The three Thailand 10 day itinerary structures outlined here are not templates to copy blindly. They are frameworks designed around pacing, energy, and real-world travel dynamics. You can adapt them based on season, preference, and personal rhythm — but the underlying principle remains the same: continuity strengthens experience.
If you would prefer a Thailand 10 day itinerary shaped specifically around your travel style, timing, and movement tolerance, you can explore our Thailand itinerary planning service. Some travellers enjoy building routes themselves. Others prefer having the structure designed carefully from the outset.
Either way, the goal is not to see everything. It is to ensure that what you do see has room to settle.
FAQs
- Is 10 days enough for Thailand?
Yes — a Thailand 10 day itinerary is enough for a strong first trip if you limit major transitions. Two bases (or three at most) usually feels coherent; four or more stops often starts to feel compressed. - Can I do Bangkok, Chiang Mai, and two islands in 10 days?
It’s possible, but it’s where many itineraries collapse. Two islands usually adds ferry timing, weather risk, and extra reorientation. If you want both city and beach, choose one island base. - How many days should I spend in Bangkok on a 10-day trip?
In practice, 3 nights is the minimum that doesn’t feel rushed.
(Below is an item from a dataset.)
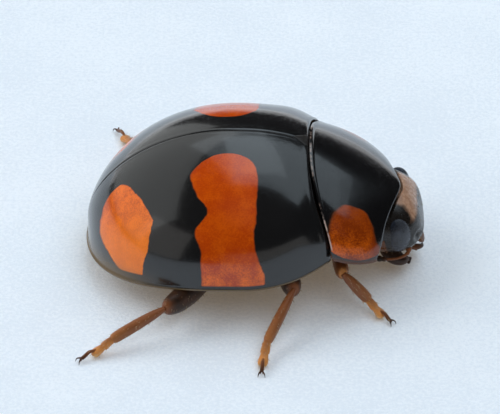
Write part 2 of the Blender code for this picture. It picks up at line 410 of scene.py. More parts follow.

It allows for arrival recovery, one full day of depth, and a second full day without immediately thinking about leaving. - Which is better for 10 days: Phuket, Krabi/Railay, or Koh Samui?
It depends on what you want the days to feel like. Phuket is convenient and flexible, Krabi/Railay is scenic and contained, and Koh Samui tends to suit a softer island rhythm. The key is picking one base, not stacking islands. - What’s the biggest mistake people make with a Thailand 10 day itinerary?
Overloading the route. The “one more stop” decision usually creates extra transition days and fragments the trip. A well-paced itinerary protects continuity so the experience can settle.